Justice Department Settles With New Jersey Over Institution
By Dave Reynolds, Inclusion Daily Express
November 10, 2005
TRENTON, NEW JERSEY--The U.S. Department of Justice announced a settlement agreement Wednesday with the State of New Jersey over conditions at Woodbridge Developmental center, a state-run institution housing about 500 people with developmental disabilities.
Under the 15-page agreement, the state must protect Woodbridge residents from harm and reduce the incidence of restraints, while improving psychological, psychiatric, health care, and nutritional services, and behavior plans. The agreement also requires the state to serve the residents in the most integrated setting "appropriate to their needs", to comply with the U.S. Supreme Court's 1999 Olmstead decision. That ruling held that segregating people with disabilities in institutions amounts to discrimination in violation of the Americans with Disabilities Act.
A team of outside experts are to monitor the agreement, which is nearly identical to one reached between DOJ and New Jersey in August 2004 regarding New Lisbon Developmental Center.
The current agreement grew out of an investigation that began in April of 2003, in which the Justice department found 1,597 documented injuries during the previous year.
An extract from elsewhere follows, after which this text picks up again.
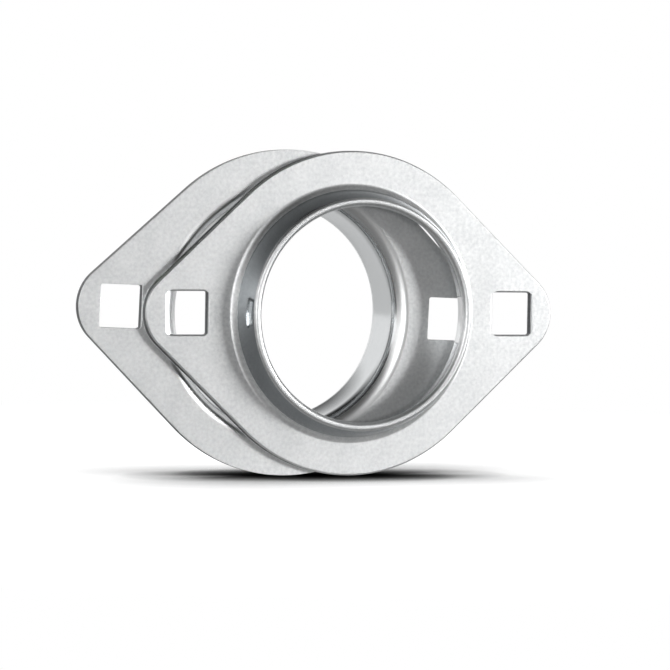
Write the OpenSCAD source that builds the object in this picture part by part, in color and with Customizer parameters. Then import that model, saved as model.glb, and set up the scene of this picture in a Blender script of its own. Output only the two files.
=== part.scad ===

Many of those injuries stemmed from "inadequate supervision, failure to prevent staff abuse and neglect, and an inadequate incident management system".
One resident, whom staff were supposed to check every 15 minutes because he had a history of choking, choked to death on a piece of bread in December 2002 while left unsupervised. A staff member broke another resident's arm. The same resident was later shaken by another employee while sitting in a wheelchair.
The investigators found that confirmed abusers were sometimes transferred to other jobs within Woodbridge in which they still had daily contact with residents.
One resident spent an average of seven hours each day locked into a helmet with a transparent face shield to keep him from sticking his fingers in his mouth.
Officials also learned that some residents were subjected to more than 100 applications of restraint each month -- and were often left in restraints for long periods of time -- even when they no longer presented "problem" behaviors. Some were restrained during their entire waking hours. Others were left in physical restraints overnight. One man was restrained for over 700 hours in March 2003, while there were only 744 hours in the entire month.
Investigators also found that in June 2003, one hundred Woodbridge residents had been determined ready for community placement in accordance with the Olmstead ruling, but that only five had plans in place for them to move into the community by the end of the year.
Woodbridge Developmental Center is one of seven New Jersey institutions housing a total of about 3,100 people with developmental disabilities.
United States v. State of New Jersey, the Woodbridge Development Center (U.S. Department of Justice)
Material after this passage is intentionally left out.